**Work instructions**
How do the records below read from their first line through the line containing "wire and back."? Write those lines out exactly.

[start of Raw data]

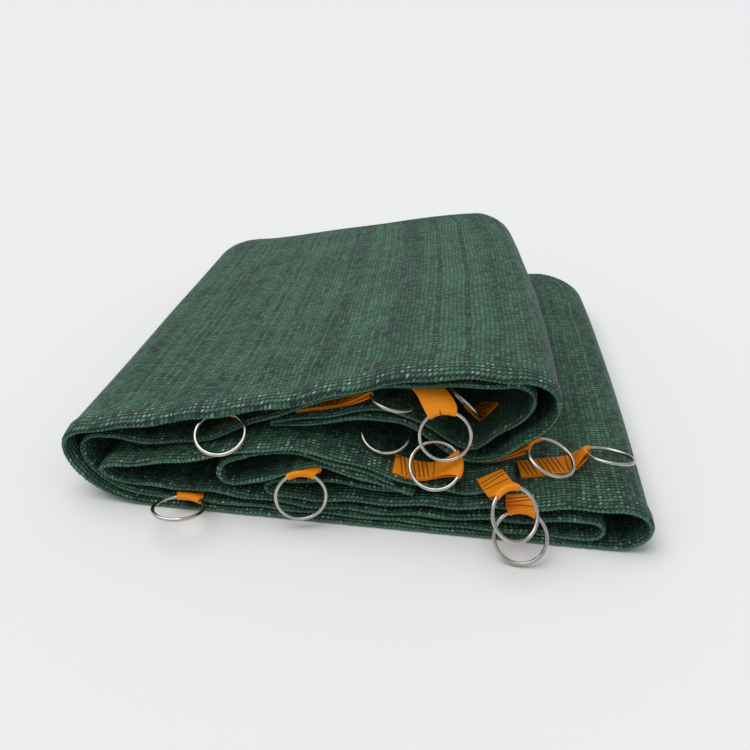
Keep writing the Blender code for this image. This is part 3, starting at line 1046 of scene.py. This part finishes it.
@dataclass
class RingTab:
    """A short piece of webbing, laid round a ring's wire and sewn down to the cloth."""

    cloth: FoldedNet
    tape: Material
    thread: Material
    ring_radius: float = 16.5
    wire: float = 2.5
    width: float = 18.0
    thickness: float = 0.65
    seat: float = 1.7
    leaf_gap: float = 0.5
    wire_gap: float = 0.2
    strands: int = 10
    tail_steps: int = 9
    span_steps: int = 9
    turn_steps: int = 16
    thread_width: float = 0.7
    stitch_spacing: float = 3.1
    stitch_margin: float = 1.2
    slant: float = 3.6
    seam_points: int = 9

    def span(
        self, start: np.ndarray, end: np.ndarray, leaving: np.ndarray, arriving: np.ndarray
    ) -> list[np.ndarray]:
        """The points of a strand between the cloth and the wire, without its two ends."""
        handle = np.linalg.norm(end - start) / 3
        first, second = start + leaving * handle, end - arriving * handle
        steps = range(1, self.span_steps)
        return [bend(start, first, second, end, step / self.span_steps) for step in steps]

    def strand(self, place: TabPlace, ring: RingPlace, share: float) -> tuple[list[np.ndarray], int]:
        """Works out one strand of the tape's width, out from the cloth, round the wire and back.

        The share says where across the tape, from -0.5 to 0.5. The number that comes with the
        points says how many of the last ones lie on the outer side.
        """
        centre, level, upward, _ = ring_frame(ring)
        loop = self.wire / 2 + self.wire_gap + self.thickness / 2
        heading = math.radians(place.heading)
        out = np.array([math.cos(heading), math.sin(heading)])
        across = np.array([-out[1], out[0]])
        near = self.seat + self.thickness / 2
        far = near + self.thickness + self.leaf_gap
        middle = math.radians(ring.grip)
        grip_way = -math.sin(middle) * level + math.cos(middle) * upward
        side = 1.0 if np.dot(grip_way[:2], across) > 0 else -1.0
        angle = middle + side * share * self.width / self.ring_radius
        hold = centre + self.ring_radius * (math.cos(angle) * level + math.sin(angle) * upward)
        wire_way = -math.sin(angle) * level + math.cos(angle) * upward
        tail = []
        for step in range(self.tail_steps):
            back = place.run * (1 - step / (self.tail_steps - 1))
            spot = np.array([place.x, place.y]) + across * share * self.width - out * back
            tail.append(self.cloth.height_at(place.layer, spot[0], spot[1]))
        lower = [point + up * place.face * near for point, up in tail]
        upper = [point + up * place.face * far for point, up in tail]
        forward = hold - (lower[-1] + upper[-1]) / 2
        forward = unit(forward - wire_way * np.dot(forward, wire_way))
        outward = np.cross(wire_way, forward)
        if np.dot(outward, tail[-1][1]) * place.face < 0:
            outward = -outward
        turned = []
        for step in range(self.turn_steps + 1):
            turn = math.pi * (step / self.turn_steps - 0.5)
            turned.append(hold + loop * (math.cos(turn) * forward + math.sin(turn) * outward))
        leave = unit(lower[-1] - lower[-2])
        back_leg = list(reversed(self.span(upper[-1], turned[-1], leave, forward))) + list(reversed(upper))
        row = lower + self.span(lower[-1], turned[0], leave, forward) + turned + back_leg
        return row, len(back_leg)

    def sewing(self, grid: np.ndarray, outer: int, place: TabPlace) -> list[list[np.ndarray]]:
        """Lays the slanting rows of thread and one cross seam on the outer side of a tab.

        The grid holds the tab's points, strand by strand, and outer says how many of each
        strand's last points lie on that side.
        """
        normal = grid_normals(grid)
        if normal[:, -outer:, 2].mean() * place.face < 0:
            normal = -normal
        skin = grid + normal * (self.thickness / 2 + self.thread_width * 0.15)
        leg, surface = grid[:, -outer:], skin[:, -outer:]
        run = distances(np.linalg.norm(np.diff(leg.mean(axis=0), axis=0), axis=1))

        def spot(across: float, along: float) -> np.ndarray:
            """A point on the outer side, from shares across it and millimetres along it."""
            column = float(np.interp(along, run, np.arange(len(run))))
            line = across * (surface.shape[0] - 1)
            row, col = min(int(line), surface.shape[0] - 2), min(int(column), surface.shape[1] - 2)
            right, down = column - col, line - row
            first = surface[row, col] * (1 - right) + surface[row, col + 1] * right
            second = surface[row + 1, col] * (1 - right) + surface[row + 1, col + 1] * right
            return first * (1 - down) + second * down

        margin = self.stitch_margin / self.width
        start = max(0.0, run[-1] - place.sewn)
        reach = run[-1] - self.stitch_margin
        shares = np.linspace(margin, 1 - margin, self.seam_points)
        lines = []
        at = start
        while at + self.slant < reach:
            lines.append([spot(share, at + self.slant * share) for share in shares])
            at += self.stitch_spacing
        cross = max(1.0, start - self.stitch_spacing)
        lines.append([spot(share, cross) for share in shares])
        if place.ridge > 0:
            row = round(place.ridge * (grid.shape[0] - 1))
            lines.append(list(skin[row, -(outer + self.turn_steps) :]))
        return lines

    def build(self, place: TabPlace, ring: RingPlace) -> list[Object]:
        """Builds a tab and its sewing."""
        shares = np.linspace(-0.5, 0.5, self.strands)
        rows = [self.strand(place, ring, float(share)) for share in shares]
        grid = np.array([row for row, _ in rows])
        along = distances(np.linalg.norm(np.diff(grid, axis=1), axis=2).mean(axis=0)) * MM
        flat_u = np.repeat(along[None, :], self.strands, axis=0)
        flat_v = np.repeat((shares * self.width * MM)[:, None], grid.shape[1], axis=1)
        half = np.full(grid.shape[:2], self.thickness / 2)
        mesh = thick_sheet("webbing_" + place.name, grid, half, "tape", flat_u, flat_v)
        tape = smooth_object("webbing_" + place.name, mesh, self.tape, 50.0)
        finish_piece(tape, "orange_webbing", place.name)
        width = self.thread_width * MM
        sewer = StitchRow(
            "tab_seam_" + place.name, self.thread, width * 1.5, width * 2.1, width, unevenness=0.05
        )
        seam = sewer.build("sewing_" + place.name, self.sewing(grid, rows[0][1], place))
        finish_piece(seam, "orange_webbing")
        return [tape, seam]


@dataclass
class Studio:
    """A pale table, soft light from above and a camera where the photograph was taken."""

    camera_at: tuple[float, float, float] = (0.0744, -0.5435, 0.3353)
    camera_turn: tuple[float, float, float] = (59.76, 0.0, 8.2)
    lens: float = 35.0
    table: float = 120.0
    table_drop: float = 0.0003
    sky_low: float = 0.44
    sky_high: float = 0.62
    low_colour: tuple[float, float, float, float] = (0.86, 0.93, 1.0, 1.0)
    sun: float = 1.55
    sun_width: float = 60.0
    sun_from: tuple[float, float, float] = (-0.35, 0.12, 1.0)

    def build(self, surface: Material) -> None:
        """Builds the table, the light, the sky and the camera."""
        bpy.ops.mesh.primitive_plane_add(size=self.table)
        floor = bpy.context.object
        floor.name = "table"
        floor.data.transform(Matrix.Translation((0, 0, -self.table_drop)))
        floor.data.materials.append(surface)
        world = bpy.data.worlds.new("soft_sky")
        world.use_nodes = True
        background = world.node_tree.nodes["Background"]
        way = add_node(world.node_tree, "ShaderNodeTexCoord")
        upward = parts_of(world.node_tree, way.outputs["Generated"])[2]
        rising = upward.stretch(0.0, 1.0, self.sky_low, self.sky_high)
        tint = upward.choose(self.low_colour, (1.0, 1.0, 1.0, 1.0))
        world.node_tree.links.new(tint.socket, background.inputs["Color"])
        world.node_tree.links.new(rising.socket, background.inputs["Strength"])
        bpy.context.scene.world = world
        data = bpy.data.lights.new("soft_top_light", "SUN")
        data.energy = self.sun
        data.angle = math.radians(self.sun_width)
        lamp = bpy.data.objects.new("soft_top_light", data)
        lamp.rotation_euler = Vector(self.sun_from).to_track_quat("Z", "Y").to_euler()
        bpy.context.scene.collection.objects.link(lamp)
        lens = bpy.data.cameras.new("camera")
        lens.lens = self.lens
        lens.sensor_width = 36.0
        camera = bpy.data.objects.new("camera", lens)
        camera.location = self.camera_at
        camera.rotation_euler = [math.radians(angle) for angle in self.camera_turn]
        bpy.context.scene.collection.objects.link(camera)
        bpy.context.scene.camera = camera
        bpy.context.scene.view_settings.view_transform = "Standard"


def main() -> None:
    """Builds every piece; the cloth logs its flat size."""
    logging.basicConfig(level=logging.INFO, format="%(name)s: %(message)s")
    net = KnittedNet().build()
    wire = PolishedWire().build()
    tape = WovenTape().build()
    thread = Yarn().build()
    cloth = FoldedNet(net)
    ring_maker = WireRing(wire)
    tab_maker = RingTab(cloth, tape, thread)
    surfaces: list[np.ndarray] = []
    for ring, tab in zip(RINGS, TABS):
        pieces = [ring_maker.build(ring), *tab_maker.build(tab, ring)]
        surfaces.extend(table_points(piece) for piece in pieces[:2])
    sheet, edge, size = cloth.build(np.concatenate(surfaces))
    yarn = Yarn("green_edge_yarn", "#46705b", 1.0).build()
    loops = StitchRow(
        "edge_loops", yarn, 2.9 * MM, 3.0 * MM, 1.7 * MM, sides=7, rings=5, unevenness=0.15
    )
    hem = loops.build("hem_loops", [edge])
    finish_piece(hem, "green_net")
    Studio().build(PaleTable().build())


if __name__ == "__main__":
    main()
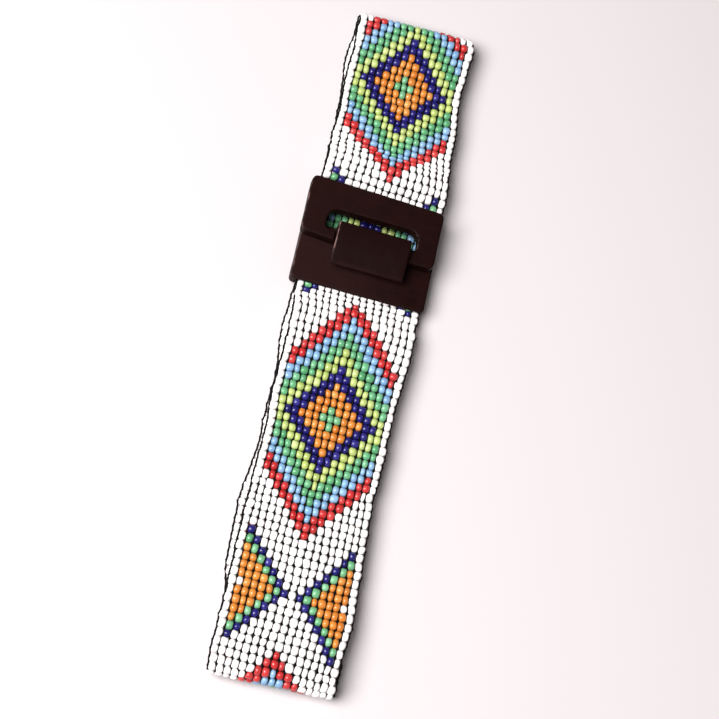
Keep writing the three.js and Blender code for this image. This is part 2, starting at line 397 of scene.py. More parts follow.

[end of Raw data]

**Solution for this task**
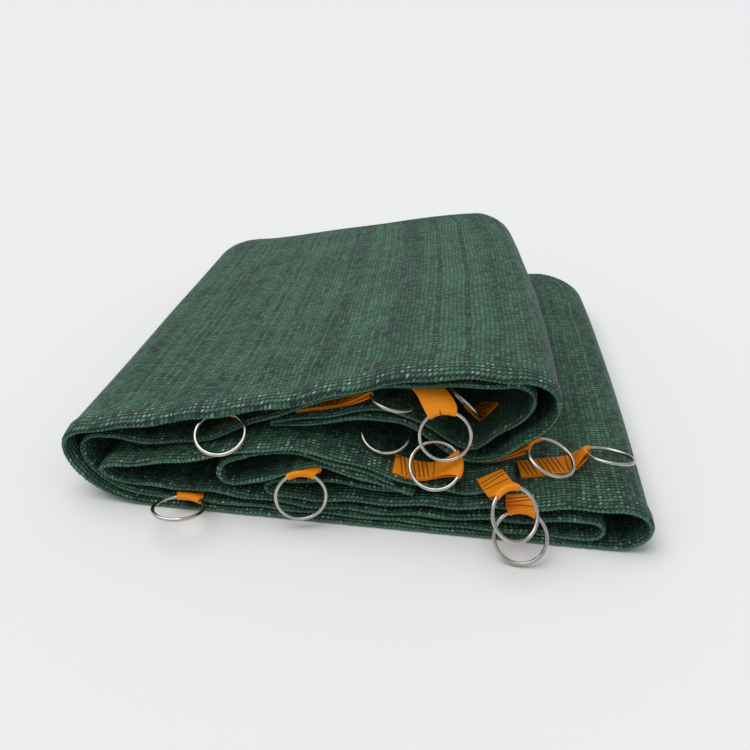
Keep writing the Blender code for this image. This is part 3, starting at line 1046 of scene.py. This part finishes it.
@dataclass
class RingTab:
    """A short piece of webbing, laid round a ring's wire and sewn down to the cloth."""

    cloth: FoldedNet
    tape: Material
    thread: Material
    ring_radius: float = 16.5
    wire: float = 2.5
    width: float = 18.0
    thickness: float = 0.65
    seat: float = 1.7
    leaf_gap: float = 0.5
    wire_gap: float = 0.2
    strands: int = 10
    tail_steps: int = 9
    span_steps: int = 9
    turn_steps: int = 16
    thread_width: float = 0.7
    stitch_spacing: float = 3.1
    stitch_margin: float = 1.2
    slant: float = 3.6
    seam_points: int = 9

    def span(
        self, start: np.ndarray, end: np.ndarray, leaving: np.ndarray, arriving: np.ndarray
    ) -> list[np.ndarray]:
        """The points of a strand between the cloth and the wire, without its two ends."""
        handle = np.linalg.norm(end - start) / 3
        first, second = start + leaving * handle, end - arriving * handle
        steps = range(1, self.span_steps)
        return [bend(start, first, second, end, step / self.span_steps) for step in steps]

    def strand(self, place: TabPlace, ring: RingPlace, share: float) -> tuple[list[np.ndarray], int]:
        """Works out one strand of the tape's width, out from the cloth, round the wire and back.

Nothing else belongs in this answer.